Gubernur diam. Tidak ada langkah protektif.
Tidak ada Perda Perlindungan Lahan yang ditegakkan. Tidak ada audit lingkungan. Tidak ada keberanian.
Bahkan dalam dokumen RPJMD Sumbar sendiri, pertanian bukan prioritas utama.
Padahal, dari sektor inilah sebagian besar rakyat menggantungkan hidupnya.
Janji Petani Setiap Pemilu: Laris Saat Kampanye, Dibuang Saat Berkuasa
Yang lebih menyakitkan, adalah kenyataan bahwa petani hanya dianggap penting saat pemilu tiba.

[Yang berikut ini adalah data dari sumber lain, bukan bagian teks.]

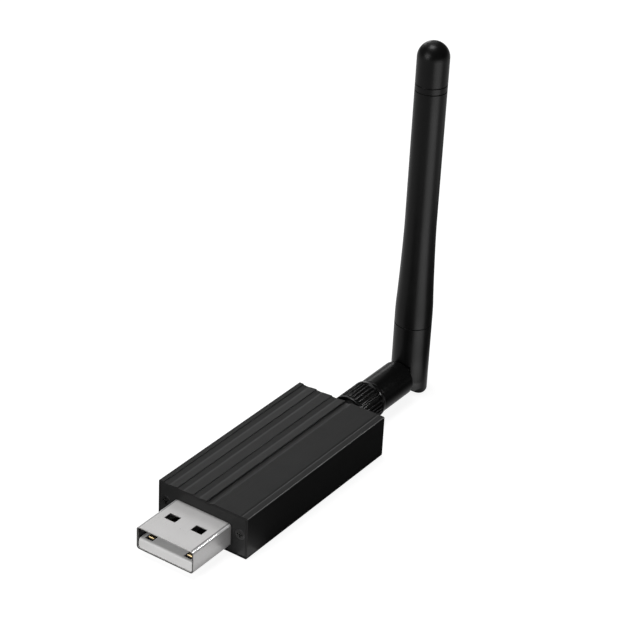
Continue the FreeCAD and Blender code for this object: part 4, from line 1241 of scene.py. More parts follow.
@dataclass
class Plug:
    """The plug: a folded sheet shell, a pale moulded insert and four contacts."""

    shop: Workshop
    sheet: float = 0.25
    corner: float = 0.6
    edge: float = 0.03
    window_width: float = 2.3
    window_length: float = 1.8
    window_spacing: float = 5.6
    window_from_tip: float = 5.65
    window_corner: float = 0.12
    seam: float = 0.1
    insert_edge: float = 0.45
    insert_nose: float = 1.0
    lit_depth: float = 2.4
    lit_fade: float = 2.0
    contact_at: float = 4.1
    well_half: float = 0.8
    glint: float = 0.08
    unlit: Colour = (0.012, 0.011, 0.010, 1.0)
    unlit_metal: Colour = (0.03, 0.03, 0.03, 1.0)
    front_rim_colour: Colour = (0.07, 0.068, 0.066, 1.0)
    # Painted lines along the shell's bends: a painted dark line on the top beside the bend, and a painted
    # highlight on the bend.
    bend_lines: tuple[BendLine, ...] = (
        BendLine(0.38, 0.62, 0.08, grey(0.22)),
        BendLine(0.06, 0.32, 0.42, grey(0.98)),
    )

    def shell(self) -> bpy.types.Object:
        """Builds the shell with its windows and its seam."""
        low, high = node_box("plug_shell")
        centre = (0.0, (low.z + high.z) / 2)
        half = (high.y, (high.z - low.z) / 2)
        outer = rounded_rectangle(centre, half, self.corner, 10)
        inner_half = (half[0] - self.sheet, half[1] - self.sheet)
        inner = rounded_rectangle(centre, inner_half, self.corner - self.sheet, 8)
        made = prism("plug_shell", outer, (low.x, high.x))
        through = (low.x - PAST, high.x + PAST)
        cuts = [prism("inside", inner, through)]
        window_half = (self.window_length / 2, self.window_width / 2)
        for side in (1, -1):
            middle = (low.x + self.window_from_tip, side * self.window_spacing / 2)
            window = rounded_rectangle(middle, window_half, self.window_corner, 4)
            ends = (low.z - PAST, high.z + PAST)
            cuts.append(loft("window", [[(x, y, z) for x, y in window] for z in ends]))
        seam = (-self.seam / 2, self.seam / 2)
        cuts.append(box(through, seam, (low.z - PAST, low.z + self.sheet + self.edge)))
        combine(made, "DIFFERENCE", cuts)
        soften(made, self.edge, 2, 40.0)
        return shade(made, 45.0)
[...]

Setiap lima tahun, wajah-wajah calon bermunculan dengan janji manis: subsidi pupuk, harga yang adil, dan program pertanian unggulan. Tapi begitu kursi sudah diduduki, janji tinggal janji, petani kembali dilupakan.
Saya menyaksikan ini sendiri.
Dan saat saya bertemu dengan rekan-rekan mahasiswa dari seluruh Indonesia, mereka tahu Gubernur kami Sarjana Pertanian.
Tapi yang lebih tragis: mereka bertanya, “Kenapa pertanian di Sumbar malah tertinggal?”
Regenerasi Petani Mati Pelan-Pelan
Tidak ada program besar-besaran untuk menarik anak muda kembali ke pertanian. Tidak ada skema akses lahan. Tidak ada penyuluhan berbasis teknologi. Tidak ada jaminan harga hasil panen.
Petani hari ini menua, dan pemuda enggan menggantikannya.
Karena di mata mereka, pertanian tidak memberi harapan.
Ini bukan kesalahan mereka, tapi kesalahan sistem. Dan sistem itu dibentuk oleh pemimpin.
Kami Butuh Arah, Bukan Basa-Basi
Dalam 100 hari, Mahyeldi lebih banyak bicara soal pembangunan fisik dan branding keagamaan. Tapi ketahanan pangan? sistem pertanian? perlindungan lahan?
Nihil. Nyaris tak terdengar.
Padahal, ketahanan pangan bukan slogan. Ia adalah nyawa. Jika lahan habis, petani tua, dan anak muda tak lagi mau bertani, maka siapa yang akan memberi makan kita di masa depan?
Jika pertanian ditinggalkan, maka Sumbar sedang menuju jurang krisis pangan.
Penutup: Saatnya Gubernur Ingat Asal-Usulnya
Pak Mahyeldi, Anda lulusan Fakultas Pertanian.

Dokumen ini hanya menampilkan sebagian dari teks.